• **PROVIDED DATA**:

■ ■ ■ ■

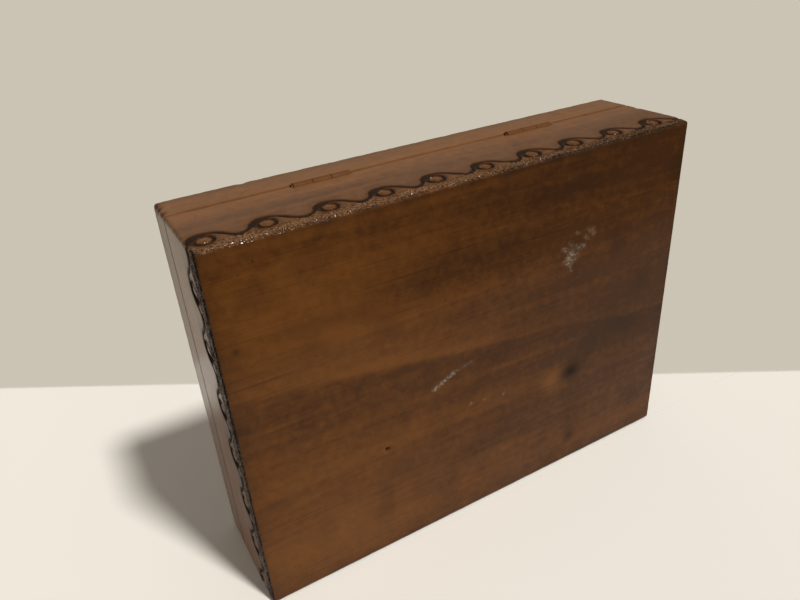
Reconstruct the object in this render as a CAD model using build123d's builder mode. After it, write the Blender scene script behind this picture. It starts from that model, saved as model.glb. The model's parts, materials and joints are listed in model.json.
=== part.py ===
from build123d import *
from math import radians, tan
import os

os.makedirs("parts", exist_ok=True)

# A hinged wooden box for two decks of playing cards, lying on its underside with the lid shut.
# X runs left to right, Y front to back and Z up. The origin is the middle of the underside.
# All sizes are in millimetres.

# Outside of the shut box
box_length = 150.0
box_width = 112.0
body_height = 24.7  # from the underside up to the seam under the lid
lid_height = 12.0  # from the seam up to the top

# Timber
wall_thickness = 8.0
bottom_thickness = 4.0
top_thickness = 4.0
edge_ease = 1.0  # radius worked on every outer arris
seam_ease = 0.3  # small bevel along both lips of the seam

# Divider between the two card wells, let into the front and the back
divider_thickness = 5.0
divider_drop = 1.2  # how far its top edge lies below the seam
divider_bevel = 0.8  # worked along both sides of its top edge
housing_depth = 2.0
housing_play = 0.05
scoop_width = 34.0  # finger scoop in its top edge
scoop_depth = 12.0
scoop_shoulder = 4.0

# Thumb nick in the front, under the lip of the lid
nick_width = 14.0
nick_depth = 2.0

# Pair of butt hinges let into the back, with the pins' axes in the plane of the seam
hinge_spacing = 68.0  # middle of one hinge to the middle of the other
hinge_length = 16.0
leaf_thickness = 0.8
leaf_reach = 5.8  # from the pin's axis to the free edge of a leaf
knuckle_radius = 1.2
knuckle_gap = 0.15  # between one knuckle and the next along the pin
swing_clearance = 0.15  # round a knuckle, to the wood and to the other leaf
mortise_play = 0.05
pin_radius = 0.55
pin_play = 0.05
pin_inset = 0.5  # pin's axis inside the back face of the box
pin_head_radius = 0.85
pin_head_length = 0.35
lid_stop_angle = 104.0  # where the two bevels behind the pins meet

# Countersunk screws that hold the leaves
screw_spacing = 8.4
screw_offset = 3.6  # from the pin's axis
screw_length = 4.6
screw_radius = 0.6
screw_head_radius = 1.15
screw_cone_angle = 90.0  # under the head, from side to side
screw_sink = 0.06  # how far a head lies below the face of its leaf
screw_play = 0.03
slot_width = 0.35
slot_depth = 0.22

# Sizes that follow from the ones above
inner_length = box_length - 2 * wall_thickness
inner_width = box_width - 2 * wall_thickness
box_height = body_height + lid_height
back_face = box_width / 2
pin_y = back_face - pin_inset
hinge_middles = (-hinge_spacing / 2, hinge_spacing / 2)
knuckle_length = hinge_length / 3
screw_cone_height = (screw_head_radius - screw_radius) / tan(radians(screw_cone_angle / 2))
divider_top = body_height - divider_drop


def carcass(low, high):
    """Frame of four walls, before it is sawn apart at the mitres."""
    with BuildPart() as frame:
        with BuildSketch(Plane.XY.offset(low)):
            RectangleRounded(box_length, box_width, edge_ease)
            Rectangle(inner_length, inner_width, mode=Mode.SUBTRACT)
        extrude(amount=high - low)
    return frame.part


def seam_bevel(direction):
    """Wedge taken off a back lip of the seam. Two of them are the stop of the opened lid.

    direction is -1 for the body's lip and 1 for the lid's.
    """
    out = pin_inset + wall_thickness
    rise = out * tan(radians(lid_stop_angle / 2))
    with BuildPart() as wedge:
        with BuildSketch(Plane.YZ.offset(-box_length / 2)):
            with BuildLine():
                Polyline(
                    (pin_y, body_height),
                    (pin_y + out, body_height),
                    (pin_y + out, body_height + direction * rise),
                    close=True,
                )
            make_face()
        extrude(amount=box_length)
    return wedge.part


def hinge_mortises(direction):
    """Recesses for both hinges, with the pilot holes of their screws, as one cutter."""
    cut_length = hinge_length + 2 * mortise_play
    knuckle_cut = hinge_length + 2 * (pin_head_length + knuckle_gap + swing_clearance)
    with BuildPart() as cutter:
        for middle in hinge_middles:
            with BuildSketch(Plane.YZ.offset(middle - cut_length / 2)):
                with Locations((pin_y, body_height)):
                    Rectangle(
                        leaf_reach + mortise_play,
                        leaf_thickness,
                        align=(Align.MAX, Align.MIN if direction > 0 else Align.MAX),
                    )
            extrude(amount=cut_length)
            with BuildSketch(Plane.YZ.offset(middle - knuckle_cut / 2)):
                with Locations((pin_y, body_height)):
                    Circle(knuckle_radius + swing_clearance)
            extrude(amount=knuckle_cut)
            with BuildSketch(Plane.XY.offset(body_height)):
                with Locations(*screw_places(middle)):
                    Circle(screw_radius + screw_play)
            extrude(amount=direction * (screw_sink + screw_length))
    return cutter.part


def screw_places(middle):
    """Where the two screws of one leaf stand, for the hinge whose middle is at that X."""
    return [
        (middle - screw_spacing / 2, pin_y - screw_offset),
        (middle + screw_spacing / 2, pin_y - screw_offset),
    ]


def save(piece, name):
    """Names one piece and writes it."""
    piece.label = name
    export_step(piece, f"parts/{name}.step")


# Body carcass: four mitred walls in one ring
with BuildPart() as body_carcass:
    add(carcass(bottom_thickness, body_height))
    chamfer(body_carcass.faces().sort_by(Axis.Z)[-1].outer_wire().edges(), seam_ease)
    add(seam_bevel(-1), mode=Mode.SUBTRACT)
    add(hinge_mortises(-1), mode=Mode.SUBTRACT)
    # Housings for the ends of the divider, stopped at its top edge
    with BuildSketch(Plane.XY.offset(bottom_thickness)):
        Rectangle(
            divider_thickness + 2 * housing_play,
            inner_width + 2 * housing_depth,
        )
    extrude(amount=divider_top - bottom_thickness, mode=Mode.SUBTRACT)
    # Thumb nick, a shallow bowl that ends at the seam
    bowl_radius = (nick_width**2 / 4 + nick_depth**2) / (2 * nick_depth)
    with Locations((0, -back_face + nick_depth - bowl_radius, body_height)):
        Sphere(bowl_radius, mode=Mode.SUBTRACT)

# Lid carcass: the same ring above the seam
with BuildPart() as lid_carcass:
    add(carcass(body_height, box_height - top_thickness))
    chamfer(lid_carcass.faces().sort_by(Axis.Z)[0].outer_wire().edges(), seam_ease)
    add(seam_bevel(1), mode=Mode.SUBTRACT)
    add(hinge_mortises(1), mode=Mode.SUBTRACT)

# Each wall is what lies between two mitres. A mitre plane stands on a corner of the box,
# turned 45 degrees, and its normal points to the wall that is kept.
mitres = {
    "front": [((-1, -1), (1, -1)), ((1, -1), (-1, -1))],
    "back": [((-1, 1), (1, 1)), ((1, 1), (-1, 1))],
    "left": [((-1, -1), (-1, 1)), ((-1, 1), (-1, -1))],
    "right": [((1, -1), (1, 1)), ((1, 1), (1, -1))],
}
for side, cuts in mitres.items():
    for ring, owner in ((body_carcass, "body"), (lid_carcass, "lid")):
        with BuildPart() as wall:
            add(ring.part)
            for (corner_x, corner_y), (normal_x, normal_y) in cuts:
                split(
                    bisect_by=Plane(
                        origin=(corner_x * box_length / 2, corner_y * box_width / 2, 0),
                        z_dir=(normal_x, normal_y, 0),
                    ),
                    keep=Keep.TOP,
                )
        save(wall.part, f"{owner}_{side}")

# Bottom board, planted under the walls
with BuildPart() as bottom_board:
    with BuildSketch():
        Rectangle(box_length, box_width)
    extrude(amount=bottom_thickness)
    rim = bottom_board.faces().sort_by(Axis.Z)[0].edges()
    fillet(rim + bottom_board.edges().filter_by(Axis.Z), edge_ease)
save(bottom_board.part, "bottom_board")

# Top board, planted on the lid
with BuildPart() as lid_top:
    with BuildSketch(Plane.XY.offset(box_height - top_thickness)):
        Rectangle(box_length, box_width)
    extrude(amount=top_thickness)
    rim = lid_top.faces().sort_by(Axis.Z)[-1].edges()
    fillet(rim + lid_top.edges().filter_by(Axis.Z), edge_ease)
save(lid_top.part, "lid_top")

# Divider with its finger scoop
scoop_radius = (scoop_width**2 / 4 + scoop_depth**2) / (2 * scoop_depth)
with BuildPart() as divider:
    with BuildSketch(Plane.YZ.offset(-divider_thickness / 2)) as side_view:
        with Locations((0, bottom_thickness)):
            Rectangle(
                inner_width + 2 * (housing_depth - housing_play),
                divider_top - bottom_thickness,
                align=(Align.CENTER, Align.MIN),
            )
        with Locations((0, divider_top - scoop_depth + scoop_radius)):
            Circle(scoop_radius, mode=Mode.SUBTRACT)
        lips = side_view.vertices().group_by(Axis.Y)[-1].sort_by(Axis.X)[1:-1]
        fillet(lips, scoop_shoulder)
    extrude(amount=divider_thickness)
    floor_edges = divider.faces().sort_by(Axis.Z)[0].edges()
    upright_edges = divider.edges().filter_by(Axis.Z)
    cross_edges = divider.edges().filter_by(Axis.X)
    top_edges = divider.edges() - floor_edges - upright_edges - cross_edges
    chamfer(top_edges, divider_bevel)
save(divider.part, "divider")


def hinge_leaf(middle, direction):
    """Leaf with its knuckles. The body's leaf has the two outer ones, the lid's the middle one.

    direction is -1 for the leaf under the seam and 1 for the one above it.
    """
    start = middle - hinge_length / 2
    thirds = [start + n * knuckle_length for n in range(3)]
    others = [thirds[1]] if direction < 0 else [thirds[0], thirds[2]]
    with BuildPart() as leaf:
        with BuildSketch(Plane.YZ.offset(start)):
            with Locations((pin_y, body_height)):
                Rectangle(
                    leaf_reach,
                    leaf_thickness,
                    align=(Align.MAX, Align.MIN if direction > 0 else Align.MAX),
                )
        extrude(amount=hinge_length)
        with BuildSketch(Plane.YZ.offset(start)):
            with Locations((pin_y, body_height)):
                Circle(knuckle_radius)
        extrude(amount=hinge_length)
        # Room for the other leaf's knuckles
        for other in others:
            with BuildSketch(Plane.YZ.offset(other - knuckle_gap / 2)):
                with Locations((pin_y, body_height)):
                    Circle(knuckle_radius + swing_clearance)
            extrude(amount=knuckle_length + knuckle_gap, mode=Mode.SUBTRACT)
        # Bore for the pin
        with BuildSketch(Plane.YZ.offset(start)):
            with Locations((pin_y, body_height)):
                Circle(pin_radius + pin_play)
        extrude(amount=hinge_length, mode=Mode.SUBTRACT)
        # Countersunk holes, opening at the seam
        for place_x, place_y in screw_places(middle):
            with Locations(Plane((place_x, place_y, body_height), z_dir=(0, 0, -direction))):
                CounterSinkHole(
                    screw_radius + screw_play,
                    screw_head_radius + screw_sink + screw_play,
                    depth=leaf_thickness,
                    counter_sink_angle=screw_cone_angle,
                )
    return leaf.part


def hinge_pin(middle):
    """Pin with a small riveted head at each end."""
    length = hinge_length + 2 * knuckle_gap
    start = middle - length / 2
    with BuildPart() as pin:
        with BuildSketch(Plane.YZ.offset(start)):
            with Locations((pin_y, body_height)):
                Circle(pin_radius)
        extrude(amount=length)
        for head_start in (start - pin_head_length, start + length):
            with BuildSketch(Plane.YZ.offset(head_start)):
                with Locations((pin_y, body_height)):
                    Circle(pin_head_radius)
            extrude(amount=pin_head_length)
    return pin.part


for word, middle in zip(("left", "right"), hinge_middles):
    save(hinge_leaf(middle, -1), f"hinge_{word}_body_leaf")
    save(hinge_leaf(middle, 1), f"hinge_{word}_lid_leaf")
    save(hinge_pin(middle), f"hinge_{word}_pin")

# One slotted countersunk screw, standing point down under the seam
with BuildPart() as screw:
    with BuildSketch(Plane.XZ):
        with BuildLine():
            Polyline(
                (0, 0),
                (screw_head_radius, 0),
                (screw_radius, -screw_cone_height),
                (screw_radius, 2 * screw_radius - screw_length),
                (0, -screw_length),
                close=True,
            )
        make_face()
    revolve(axis=Axis.Z)
    with BuildSketch():
        Rectangle(2.2 * screw_head_radius, slot_width)
    extrude(amount=-slot_depth, mode=Mode.SUBTRACT)

# The four screws of the body's leaves, and their mirror image in the lid
with BuildPart() as body_screws:
    for middle in hinge_middles:
        for place_x, place_y in screw_places(middle):
            with Locations((place_x, place_y, body_height - screw_sink)):
                add(screw.part)
save(body_screws.part, "hinge_screws_body")

with BuildPart() as lid_screws:
    mirror(body_screws.part, about=Plane.XY.offset(body_height))
save(lid_screws.part, "hinge_screws_lid")
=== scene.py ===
"""Looks of a hinged wooden box for playing cards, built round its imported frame.

The box lies on its underside with its hinged back towards +Y. Shapes are worked out in millimetres
and put into their meshes in metres. Names that end in _m hold metres.
"""

import json
import logging
from dataclasses import dataclass
from enum import Enum
from math import acos, cos, pi, radians, sin, tan

import bmesh
import bpy
import numpy as np
from mathutils import Matrix, Vector

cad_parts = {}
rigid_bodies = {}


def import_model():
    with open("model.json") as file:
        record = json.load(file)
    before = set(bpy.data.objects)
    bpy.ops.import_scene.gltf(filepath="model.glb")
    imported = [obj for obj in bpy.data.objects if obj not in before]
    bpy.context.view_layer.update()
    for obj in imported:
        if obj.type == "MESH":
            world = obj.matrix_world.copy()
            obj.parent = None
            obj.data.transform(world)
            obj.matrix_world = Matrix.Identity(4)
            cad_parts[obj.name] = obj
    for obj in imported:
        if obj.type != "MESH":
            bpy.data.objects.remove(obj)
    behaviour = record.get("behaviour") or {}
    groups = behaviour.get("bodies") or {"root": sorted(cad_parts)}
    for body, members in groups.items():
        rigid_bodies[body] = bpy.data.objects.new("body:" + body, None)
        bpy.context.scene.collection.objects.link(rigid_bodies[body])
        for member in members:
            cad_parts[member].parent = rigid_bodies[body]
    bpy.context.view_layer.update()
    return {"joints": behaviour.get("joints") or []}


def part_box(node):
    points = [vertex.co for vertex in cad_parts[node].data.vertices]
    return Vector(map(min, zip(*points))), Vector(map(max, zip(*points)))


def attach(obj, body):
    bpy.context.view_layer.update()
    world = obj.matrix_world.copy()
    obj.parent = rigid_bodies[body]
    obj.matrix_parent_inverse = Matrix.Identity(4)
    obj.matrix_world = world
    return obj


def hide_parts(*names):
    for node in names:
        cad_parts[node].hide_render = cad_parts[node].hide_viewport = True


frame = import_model()

MM = 0.001
log = logging.getLogger("card_box")

Array = np.ndarray
Colour = tuple[float, float, float]

UPWARD = np.array([0.0, 0.0, 1.0])


class Side(Enum):
    """The four sides of the box, with the outward direction of each in X and Y."""

    FRONT = (0, -1)
    RIGHT = (1, 0)
    BACK = (0, 1)
    LEFT = (-1, 0)

    @property
    def outward(self) -> Array:
        """Unit vector square to the side, pointing out of the box."""
        return np.array([*self.value, 0.0])

    @property
    def along(self) -> Array:
        """Unit vector to the right of someone who faces the side, which is Z crossed with outward."""
        return np.cross(UPWARD, self.outward)

    @property
    def is_long(self) -> bool:
        """Whether this is one of the two long sides, which run along X."""
        return self.value[0] == 0


class Grain(Enum):
    """Which way the fibres of a piece run, as repeats of the figure per metre along X, Y and Z."""

    ALONG_X = (16.0, 330.0, 330.0)
    ALONG_Y = (330.0, 16.0, 330.0)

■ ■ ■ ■

• **EXERCISE REQUIREMENTS**: Repeat exactly the lines from the one containing "# The four screws" to the one containing "imported = [obj", both lines included, and nothing else.

• **SOLUTION TO THIS PROBLEM**:
# The four screws of the body's leaves, and their mirror image in the lid
with BuildPart() as body_screws:
    for middle in hinge_middles:
        for place_x, place_y in screw_places(middle):
            with Locations((place_x, place_y, body_height - screw_sink)):
                add(screw.part)
save(body_screws.part, "hinge_screws_body")

with BuildPart() as lid_screws:
    mirror(body_screws.part, about=Plane.XY.offset(body_height))
save(lid_screws.part, "hinge_screws_lid")
=== scene.py ===
"""Looks of a hinged wooden box for playing cards, built round its imported frame.

The box lies on its underside with its hinged back towards +Y. Shapes are worked out in millimetres
and put into their meshes in metres. Names that end in _m hold metres.
"""

import json
import logging
from dataclasses import dataclass
from enum import Enum
from math import acos, cos, pi, radians, sin, tan

import bmesh
import bpy
import numpy as np
from mathutils import Matrix, Vector

cad_parts = {}
rigid_bodies = {}


def import_model():
    with open("model.json") as file:
        record = json.load(file)
    before = set(bpy.data.objects)
    bpy.ops.import_scene.gltf(filepath="model.glb")
    imported = [obj for obj in bpy.data.objects if obj not in before]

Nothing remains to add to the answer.